Ben Sargent is known to generations of readers for his Austin American-Statesman editorial cartoons. His single-panel “Ben Sargent’s Loon Star State” cartoons currently appear in the Texas Observer print and online magazine. His work is distributed nationally by Universal Press Syndicate.

Sargent, a sixth-generation Texan, was born in Amarillo in 1948 into a newspaper family. After attending Amarillo College, he earned a bachelor’s degree in journalism from the University of Texas in 1970. He was hired by the Austin American-Statesman in 1974 and retired in 2009. His work history also includes stints with the Amarillo Globe-News, Corpus Christi Caller-Times, Long News Service and United Press International. When he retired from the Austin American-Statesman, the Houston Chronicle became the only daily newspaper in Texas that employed a full-time cartoonist. 

Sargent won a Pulitzer Prize in Cartooning in 1982 and was a Pulitzer Prize finalist in 2001 and 2002. He also received awards from Women in Communications Inc., Common Cause of Texas and Cox Newspapers.

He is member and a former president of the Association of American Editorial Cartoonists. He is the author of two books: Texas Statehouse Blues, published in 1980, and Big Brother Blues, published in 1984. He is also a member of The Daily Texan Hall of Fame.

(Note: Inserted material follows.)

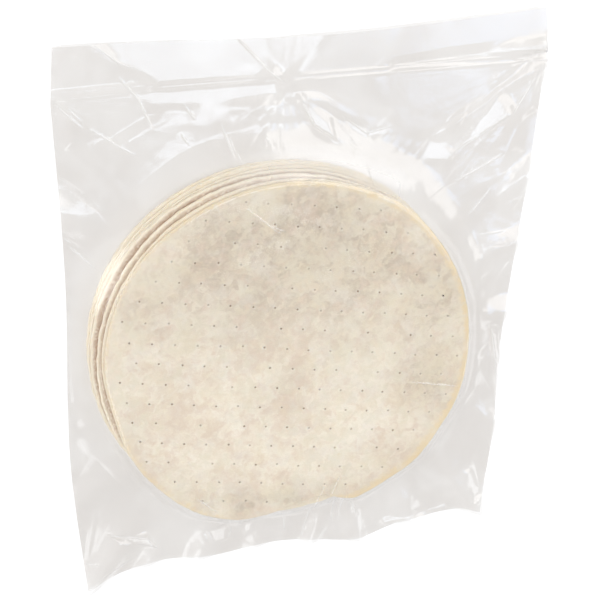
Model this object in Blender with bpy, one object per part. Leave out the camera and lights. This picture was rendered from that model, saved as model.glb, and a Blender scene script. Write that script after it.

In a profile published in the January 2005 issue of The Good Life magazine, Sargent stated: “As a newspaper journalist, you’re professionally obligated to be fair, accurate and complete — but we don’t have to be ‘balanced.’ I’m not a pollster. To me, you’re obligated as an opinion journalist to express your views no matter what the politics of the day. If you don’t, then people will say, ‘Why should I read what this guy’s saying? He doesn’t even know where he stands?’ That makes your position as an opinion journalist kind of useless.”